GIVEN TASK. Would you copy out the whole listing exactly as given?

GIVEN MATERIAL.
<<<<
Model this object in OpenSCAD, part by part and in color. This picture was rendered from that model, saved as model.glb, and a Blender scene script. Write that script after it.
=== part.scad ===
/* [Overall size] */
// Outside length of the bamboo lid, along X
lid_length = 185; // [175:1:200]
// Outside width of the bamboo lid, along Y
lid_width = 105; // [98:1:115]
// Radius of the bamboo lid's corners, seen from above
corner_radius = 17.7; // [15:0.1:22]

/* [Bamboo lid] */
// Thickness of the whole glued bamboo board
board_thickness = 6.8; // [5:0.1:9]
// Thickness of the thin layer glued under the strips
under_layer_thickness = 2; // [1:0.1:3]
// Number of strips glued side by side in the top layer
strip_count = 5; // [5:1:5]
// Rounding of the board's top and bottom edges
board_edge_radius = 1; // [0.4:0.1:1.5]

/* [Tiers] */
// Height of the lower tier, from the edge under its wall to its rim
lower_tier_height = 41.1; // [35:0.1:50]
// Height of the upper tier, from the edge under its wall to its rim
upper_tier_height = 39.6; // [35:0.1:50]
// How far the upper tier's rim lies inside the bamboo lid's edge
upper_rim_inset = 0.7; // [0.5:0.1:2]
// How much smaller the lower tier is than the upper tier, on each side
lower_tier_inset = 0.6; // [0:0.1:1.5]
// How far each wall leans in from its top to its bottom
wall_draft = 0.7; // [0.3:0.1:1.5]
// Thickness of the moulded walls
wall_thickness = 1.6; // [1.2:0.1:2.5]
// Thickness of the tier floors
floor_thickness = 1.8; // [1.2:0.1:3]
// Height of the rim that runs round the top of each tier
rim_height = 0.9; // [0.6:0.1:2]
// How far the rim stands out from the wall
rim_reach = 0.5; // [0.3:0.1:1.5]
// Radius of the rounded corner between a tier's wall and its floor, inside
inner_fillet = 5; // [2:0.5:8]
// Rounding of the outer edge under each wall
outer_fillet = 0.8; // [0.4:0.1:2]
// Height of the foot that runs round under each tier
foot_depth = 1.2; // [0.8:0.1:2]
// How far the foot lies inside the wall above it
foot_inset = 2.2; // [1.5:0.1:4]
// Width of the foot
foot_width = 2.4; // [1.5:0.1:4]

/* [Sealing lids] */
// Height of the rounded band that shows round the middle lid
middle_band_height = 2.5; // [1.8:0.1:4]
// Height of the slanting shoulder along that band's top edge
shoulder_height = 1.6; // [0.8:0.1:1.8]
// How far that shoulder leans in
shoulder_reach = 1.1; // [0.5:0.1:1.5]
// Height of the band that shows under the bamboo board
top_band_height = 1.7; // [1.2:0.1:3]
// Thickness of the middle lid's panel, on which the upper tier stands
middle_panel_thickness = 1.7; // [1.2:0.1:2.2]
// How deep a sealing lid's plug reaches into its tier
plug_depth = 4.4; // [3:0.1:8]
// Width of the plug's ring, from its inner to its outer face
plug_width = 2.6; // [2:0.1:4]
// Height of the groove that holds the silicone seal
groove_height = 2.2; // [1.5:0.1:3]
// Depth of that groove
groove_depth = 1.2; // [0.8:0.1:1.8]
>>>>
REPLY TO THE TASK.
Model this object in OpenSCAD, part by part and in color. This picture was rendered from that model, saved as model.glb, and a Blender scene script. Write that script after it.
=== part.scad ===
/* [Overall size] */
// Outside length of the bamboo lid, along X
lid_length = 185; // [175:1:200]
// Outside width of the bamboo lid, along Y
lid_width = 105; // [98:1:115]
// Radius of the bamboo lid's corners, seen from above
corner_radius = 17.7; // [15:0.1:22]

/* [Bamboo lid] */
// Thickness of the whole glued bamboo board
board_thickness = 6.8; // [5:0.1:9]
// Thickness of the thin layer glued under the strips
under_layer_thickness = 2; // [1:0.1:3]
// Number of strips glued side by side in the top layer
strip_count = 5; // [5:1:5]
// Rounding of the board's top and bottom edges
board_edge_radius = 1; // [0.4:0.1:1.5]

/* [Tiers] */
// Height of the lower tier, from the edge under its wall to its rim
lower_tier_height = 41.1; // [35:0.1:50]
// Height of the upper tier, from the edge under its wall to its rim
upper_tier_height = 39.6; // [35:0.1:50]
// How far the upper tier's rim lies inside the bamboo lid's edge
upper_rim_inset = 0.7; // [0.5:0.1:2]
// How much smaller the lower tier is than the upper tier, on each side
lower_tier_inset = 0.6; // [0:0.1:1.5]
// How far each wall leans in from its top to its bottom
wall_draft = 0.7; // [0.3:0.1:1.5]
// Thickness of the moulded walls
wall_thickness = 1.6; // [1.2:0.1:2.5]
// Thickness of the tier floors
floor_thickness = 1.8; // [1.2:0.1:3]
// Height of the rim that runs round the top of each tier
rim_height = 0.9; // [0.6:0.1:2]
// How far the rim stands out from the wall
rim_reach = 0.5; // [0.3:0.1:1.5]
// Radius of the rounded corner between a tier's wall and its floor, inside
inner_fillet = 5; // [2:0.5:8]
// Rounding of the outer edge under each wall
outer_fillet = 0.8; // [0.4:0.1:2]
// Height of the foot that runs round under each tier
foot_depth = 1.2; // [0.8:0.1:2]
// How far the foot lies inside the wall above it
foot_inset = 2.2; // [1.5:0.1:4]
// Width of the foot
foot_width = 2.4; // [1.5:0.1:4]

/* [Sealing lids] */
// Height of the rounded band that shows round the middle lid
middle_band_height = 2.5; // [1.8:0.1:4]
// Height of the slanting shoulder along that band's top edge
shoulder_height = 1.6; // [0.8:0.1:1.8]
// How far that shoulder leans in
shoulder_reach = 1.1; // [0.5:0.1:1.5]
// Height of the band that shows under the bamboo board
top_band_height = 1.7; // [1.2:0.1:3]
// Thickness of the middle lid's panel, on which the upper tier stands
middle_panel_thickness = 1.7; // [1.2:0.1:2.2]
// How deep a sealing lid's plug reaches into its tier
plug_depth = 4.4; // [3:0.1:8]
// Width of the plug's ring, from its inner to its outer face
plug_width = 2.6; // [2:0.1:4]
// Height of the groove that holds the silicone seal
groove_height = 2.2; // [1.5:0.1:3]
// Depth of that groove
groove_depth = 1.2; // [0.8:0.1:1.8]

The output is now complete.